Yes, you say, but how can you command someone to love? Well, we all know we can’t force ourselves, or will ourselves, into feeling love for someone —even if that someone is God. But remember that biblical love is a different kind of love than what we usually think of. The kind of love Jesus is talking about in the Great Commandment isn’t something we feel, it’s something we do. It’s an act of the will, rather than an emotion. It’s a decision—a choice we make– to take certain actions and behave in certain ways in relationship to God– and in relationship to each other—that are life-giving and loving— whether friend or foe.

The famous 19th century psychologist and philosopher William James once said that “If you want a quality, act as if you already have it.” In the contemporary vernacular we might say “Fake it till you make it” or “act as if” to denote this same idea. The point is that attitude follows action. You don’t have to wait for some sublime, mystical experience to act as if you love God with all of your heart and mind and soul. It needn’t take the tongue-like flames of Pentecost for you to take the actions of one whose heart is on fire for God. Make a decision to prioritize your life as if nothing in the entire universe is more important to you than your relationship with God, and I can assure you that by God’s grace it will, in time, be true.
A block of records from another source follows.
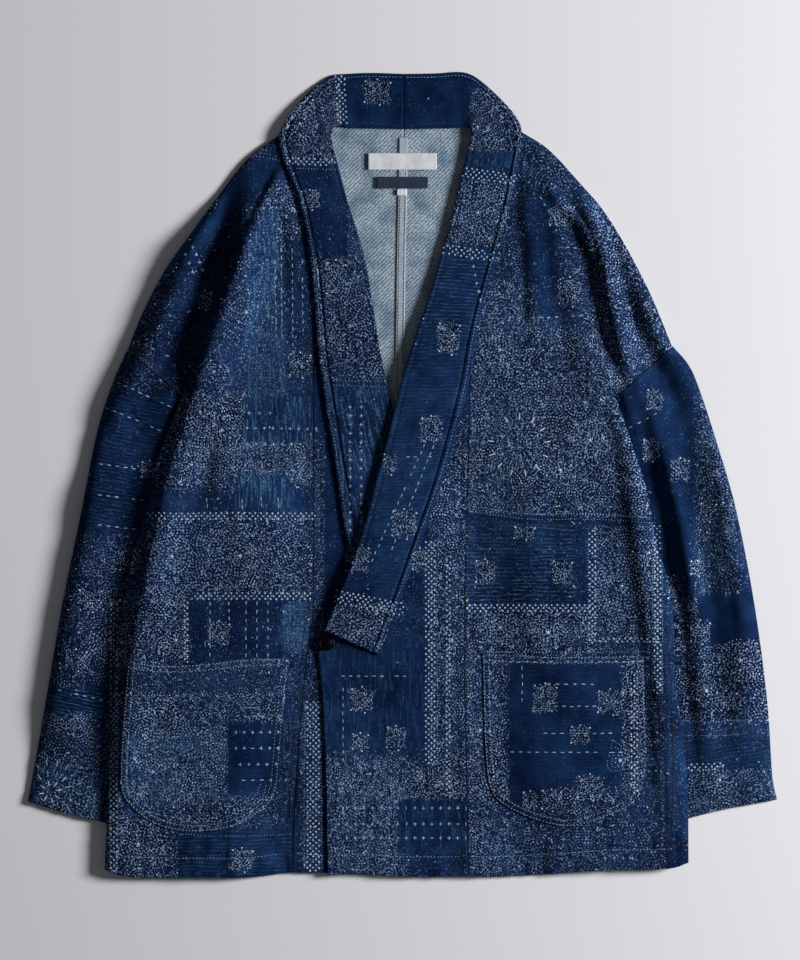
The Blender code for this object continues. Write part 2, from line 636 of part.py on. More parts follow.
make_backs()
make_fronts()
make_overlaps()
make_sleeve("sleeve_right", RIGHT)
make_sleeve("sleeve_left", LEFT)
make_collar("collar_right", COLLAR_RIGHT)
make_collar("collar_left", COLLAR_LEFT)
make_pocket("pocket_right", POCKET_RIGHT, right_front_height)
make_pocket("pocket_left", POCKET_LEFT, left_front_height)
make_tape()
make_label("neck_label", NECK_LABEL, CLOTH + 2 * SEAM + TRIM, WHITE_FINISH)
make_label("small_label", SMALL_LABEL, CLOTH + 2 * SEAM + TRIM, NAVY_FINISH)
make_label("size_tab", SIZE_TAB, CLOTH + 2 * SEAM + TRIM, WHITE_FINISH)
make_stud()
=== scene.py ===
"""The patched boro jacket as it looks, laid flat with its front up.

Each shell of cloth follows the plan lines and heights of the solid that it stands for, with finer folds,
rolled edges, hems, patches woven in, stitches and wear. Plan sizes are millimetres from the middle of the
laid jacket: +X is to the viewer's right and +Y runs to the neck. Right and left are the wearer's.
"""

import bmesh
import bpy
import numpy as np
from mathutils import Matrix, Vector
from mathutils.bvhtree import BVHTree


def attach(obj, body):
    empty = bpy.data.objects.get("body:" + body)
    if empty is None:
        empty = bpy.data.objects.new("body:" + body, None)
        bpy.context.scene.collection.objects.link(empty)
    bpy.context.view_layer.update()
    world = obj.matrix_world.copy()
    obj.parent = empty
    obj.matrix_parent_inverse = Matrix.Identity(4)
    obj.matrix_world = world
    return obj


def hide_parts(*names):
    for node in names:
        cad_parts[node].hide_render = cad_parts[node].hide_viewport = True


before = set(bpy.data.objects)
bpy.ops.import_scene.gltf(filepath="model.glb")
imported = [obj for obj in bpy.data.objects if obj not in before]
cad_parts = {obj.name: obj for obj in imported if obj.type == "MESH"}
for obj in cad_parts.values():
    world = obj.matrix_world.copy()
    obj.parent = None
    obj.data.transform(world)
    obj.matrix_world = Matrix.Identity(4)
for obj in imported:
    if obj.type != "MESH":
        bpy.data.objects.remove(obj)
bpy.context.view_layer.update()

MM = 0.001
PHOTO_MIDDLE = (402, 474.5)
MM_PER_PIXEL = 1.02

# Walls and the room between layers
CLOTH = 1.8
BAND = 2.4
TRIM = 1.0
AIR = 0.8
INSIDE_AIR = 1.6
SEAM = 0.3
ARMHOLE_SEAM = 0.6

# Heights of the middle of each wall
BACK_LEVEL = CLOTH / 2
FRONT_LEVEL = BACK_LEVEL + CLOTH + INSIDE_AIR
SLEEVE_STACK = 2 * CLOTH + INSIDE_AIR + AIR
OVERLAP_STACK = CLOTH + AIR
COLLAR_CROWN = 0.8
BAND_STACK = BAND + AIR + COLLAR_CROWN
COLLAR_LEVEL = FRONT_LEVEL + CLOTH / 2 + AIR + BAND / 2
COLLAR_FLOOR_LEVEL = BAND / 2 + 0.4
COLLAR_TOP_LEVEL = FRONT_LEVEL + OVERLAP_STACK + BAND_STACK + CLOTH / 2 + AIR + BAND / 2

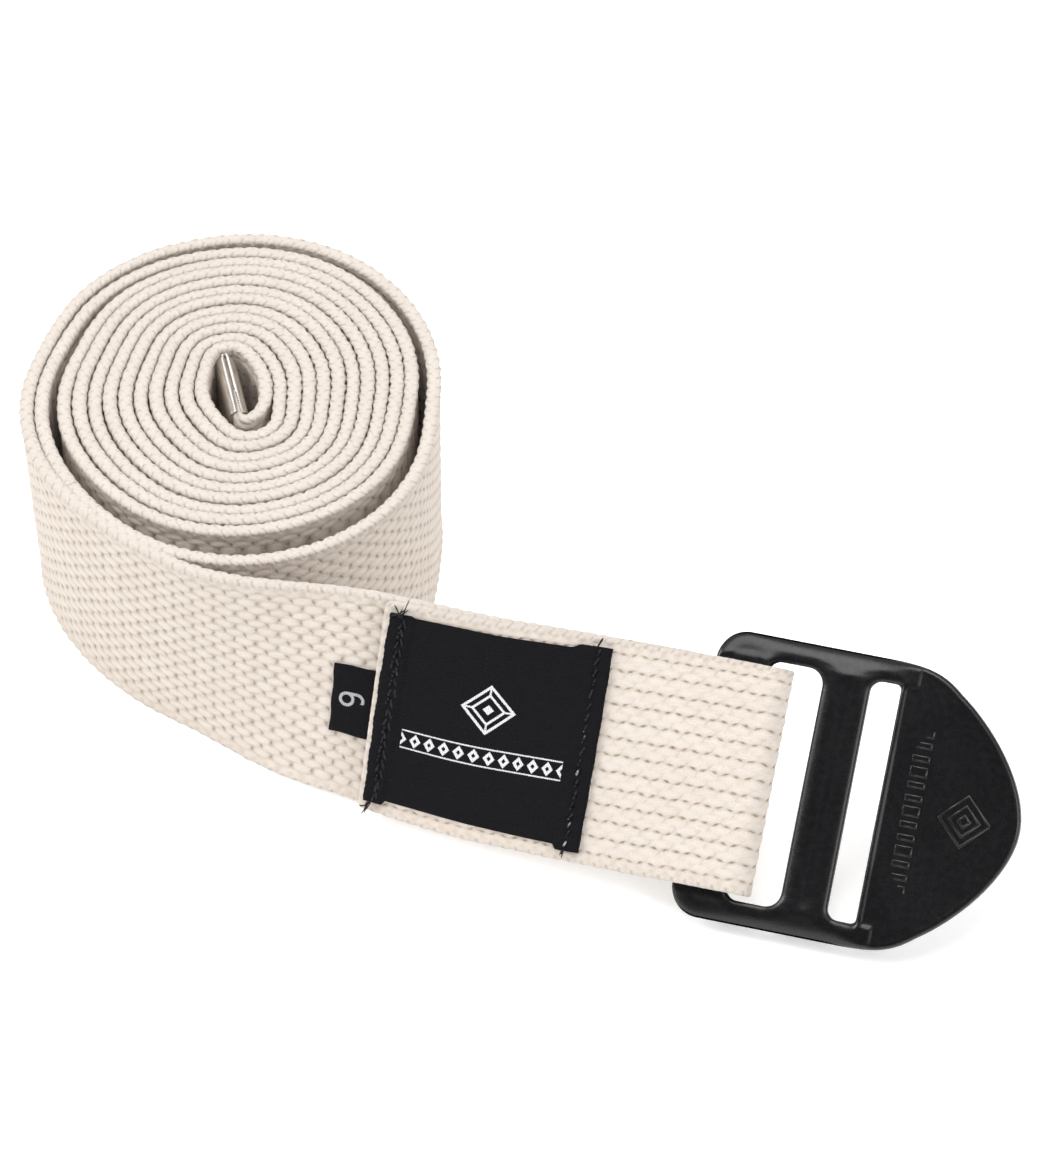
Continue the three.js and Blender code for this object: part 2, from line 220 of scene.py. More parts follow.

Likewise, don’t wait to feel good feelings about people who anger or annoy you; treat them with compassion and mercy now. Don’t wait until your heart softens with forgiveness towards people who hurt or harm you; be kind and generous with them now. Pastor David Ewart goes so far as write that, “You may actually hate your neighbor, but you will still love them in the Biblical sense if you continue to act for their well-being, don’t tell lies about them, and refuse to cut off your relationship with them.”

To love God with all of your heart and all of your mind and all of your soul is to put the One who will never let you down first in your life…the One who has the power to change everything…the One who never has anything less than your best interests at heart, whose love for you is absolutely, resolutely unfailing, and who will guide you and lead you through the most difficult days of your life if you but ask. To love God with all of your heart and all of your mind and all of your soul is to act as if you believe that by following in the footsteps of Jesus you will you find the peace you pursue in so many other past-times and the satisfaction you seek from so many other sources. To love God with all of your heart and all of your mind and all of your soul is to decide to live your life in a way that actually can make a real difference, a way that can heal bitter divisions, end mindless violence, change people’s lives, and literally transform our world so that out there looks and feels a lot more like in here.

St. Francis de Sales is said to have advised his followers that, “You learn to speak by speaking, to study by studying, to run by running, to work by working; and just so, you learn to love God and man by loving.”  So when you leave the sanctity and serenity of this holy place and return to the crazy, broken, out of control and divisive world out there, I invite you to take the Great Commandment with you. Memorize it. Carry it in your heart.

Then act as if. Fake it till you make it. Be the change you seek—until you experience the unmitigated freedom and joy of loving and serving God by loving and serving God’s people—generously offering all that you are and all that you have to God’s divine service—practicing patience, compassion, mercy, and forgiveness.

Unmitigated freedom and joy is God’s greatest desire for each and every one of His people. The Great Commandment is the roadmap for getting there. The Great Commandment is, indeed, our salvation. Amen.